Liputan6.com, Washington, DC - Joe Biden berhasil mengamankan nominasi calon presiden Partai Demokrat. Demikian pula dengan Donald Trump, yang meraih nominasi capres Partai Republik.
Kemenangan tersebut tercapai setelah keduanya sama-sama memperoleh cukup delegasi dalam pemilihan pendahuluan di sejumlah negara bagian, pada Selasa (12/3/2024) malam. Dengan ini, Pilpres AS 2024, pada November mendatang akan kembali mempertemukan Biden dan Trump, seperti halnya Pilpres AS 2020.
Advertisement
Biden hanya menghadapi sedikit perlawanan dalam perjalanannya menjadi capres dari Partai Demokrat.
Di sisi lain, Trump telah mengalahkan sejumlah anggota Partai Republik dalam rangkaian pemilihan pendahuluan, termasuk mantan Duta Besar AS untuk PBB Nikki Haley dan Gubernur Florida Ron DeSantis. Kandidat lainnya, termasuk mantan wakil presiden Trump, Mike Pence, mundur dari kontestasi berbulan-bulan lalu karena rendahnya dukungan pemilih akibat cengkeraman Trump terhadap basis besar pemilih Partai Republik. Demikian seperti dilansir VOA Indonesia, Rabu (13/3)
Bahkan tanpa nominasi resmi dari masing-masing partai pun, Biden dan Trump sudah bergerak dengan kekuatan penuh dalam mode kampanye prapemilu, sambil saling menyindir satu sama lain pada setiap kesempatan.
Saling Meremehkan
Dalam pidato kenegaraan tahunan, State of the Union, pekan lalu, tanpa menyebut nama Trump, Biden menyinggungnya dengan menggunakan istilah "pendahulu saya" yang terdengar meremehkan sebanyak 13 kali.

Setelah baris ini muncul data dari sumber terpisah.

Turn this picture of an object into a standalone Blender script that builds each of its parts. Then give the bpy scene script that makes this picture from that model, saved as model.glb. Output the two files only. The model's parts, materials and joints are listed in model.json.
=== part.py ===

Biden pun menggambarkan visi kelam periode kedua kepresidenan Trump apabila dia sampai terpilih.
Sebaliknya, Trump menghina usia Biden yang sudah mencapai 81 tahun, meski usianya hanya terpaut empat tahun lebih muda dari Biden.
"Saya berasumsi dia yang akan menjadi kandidatnya," kata Trump mengenai Biden saat diwawancarai CNBC pada Senin (11/3).
"Saya satu-satunya lawan dia selain kehidupannya sendiri."
Advertisement
Hasil Jajak Pendapat
Sebagian besar hasil jajak pendapat awal menunjukkan Trump unggul tipis dari Biden, termasuk di beberapa negara bagian kuncian yang kemungkinan akan menentukan hasil pemilu pada 5 November mendatang.
Trump sendiri sedang menghadapi empat kasus pidana yang belum pernah dihadapi capres lain sebelumnya, yang mencakup 91 dakwaan, di mana sidang terdekatnya akan dilangsungkan pada 25 Maret mendatang.
Belum jelas apakah kasus-kasus lain yang menyeretnya akan disidangkan sebelum pemilu, tetapi sebagian pemilih mengatakan kepada lembaga survei bahwa mereka tidak akan memilih Trump jika sampai dia divonis bersalah dalam kasus mana pun.
Sebagai informasi, Amerika Serikat tidak menganut sistem "satu orang, satu suara" alias suara populer nasional dalam menentukan pemenang pemilu, melainkan dengan menghitung perolehan jumlah suara pemilih elektoral di setiap dari 50 negara bagian AS.